Quando Carter veio ao Brasil para pressionar o governo por mais abertura política, os generais receberam apoio de lideranças de oposição, como Ulysses Guimarães, sindicatos, imprensa e parte da oposição, que denunciaram a prepotência norte-americana.
Na política externa, o regime acelerou a diversificação de países consumidores, provedores e investidores –-uma alavanca contra o magnetismo da economia norte-americana.
Os militares também patrocinaram coalizões com outros países em desenvolvimento e assumiram liderança no chamado embate Norte-Sul. O regime se afastou de Israel no Oriente Médio para se acercar dos árabes. Aproximou-se dos novos países independentes da África, mesmo aqueles que eram marxistas e recebiam apoio econômico e militar de Cuba.
A ditadura abriu embaixadas em regiões que antes ignorava e suas empresas estatais passaram a fazer investimentos fora do país. O Banco do Brasil abriu as primeiras agências na América do Sul, ao passo que a Petrobras foi para a África.
O regime também patrocinou um ambicioso programa nuclear. Ao lançá-lo, o general Costa e Silva, então presidente da República, afirmou: “Nada nos impede de fazer pesquisa e mesmo artefatos que posam explodir. Não vamos chamar de bomba, mas de artefato que pode explodir”.
Depois de gastar uma fortuna na tentativa de criar um parque industrial nuclear com tecnologia da Alemanha, o regime levou parte de suas atividades para a clandestinidade. Comprou peças no mercado negro, urânio altamente enriquecido da China e desenhou um míssil balístico. No processo, adquiriu capacidade para enriquecer urânio. O custo foi o isolamento --em temas de não-proliferação, o país passou a ser visto como pária.
Em vez de aumentar a capacidade nacional de barganha, o regime militar debilitou-a.
Entre 1973 e 1979, a dívida externa do país quadruplicou, passando de US$ 12 bilhões para quase US$ 50 bilhões.

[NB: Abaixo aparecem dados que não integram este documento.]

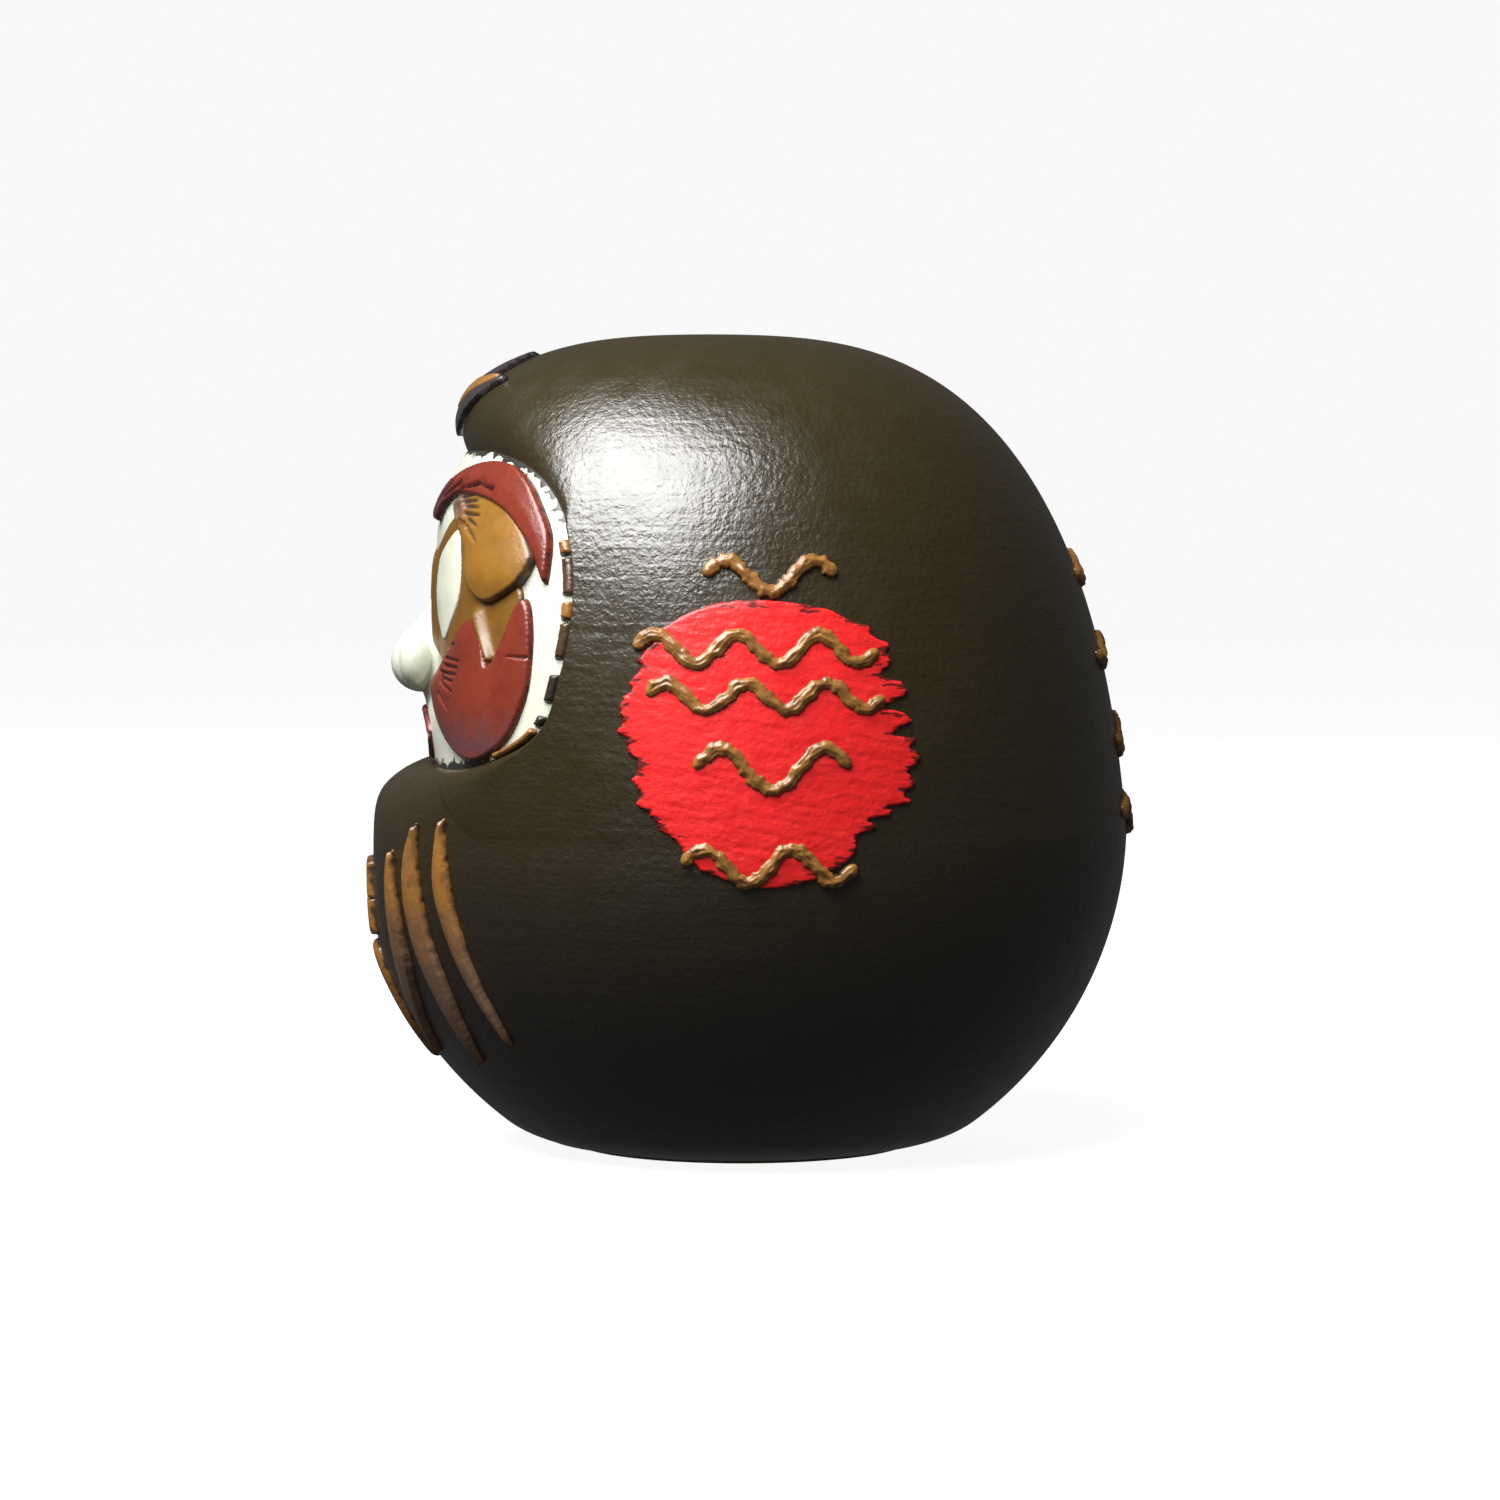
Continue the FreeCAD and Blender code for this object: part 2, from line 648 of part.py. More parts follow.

O país ainda sofreu sanções comerciais e seus representantes passaram a ter de suplicar ajuda a instituições financeiras internacionais. Os ministros da Fazenda da época tiveram de se acostumar à sala de espera do Secretário do Tesouro dos Estados Unidos.
O Brasil da ditadura ficou mais rico, sem dúvida alguma. Contudo, ao sair do poder, os militares deixaram o país numa posição internacional mais fraca, dependente e injusta do que era possível imaginar em 1964.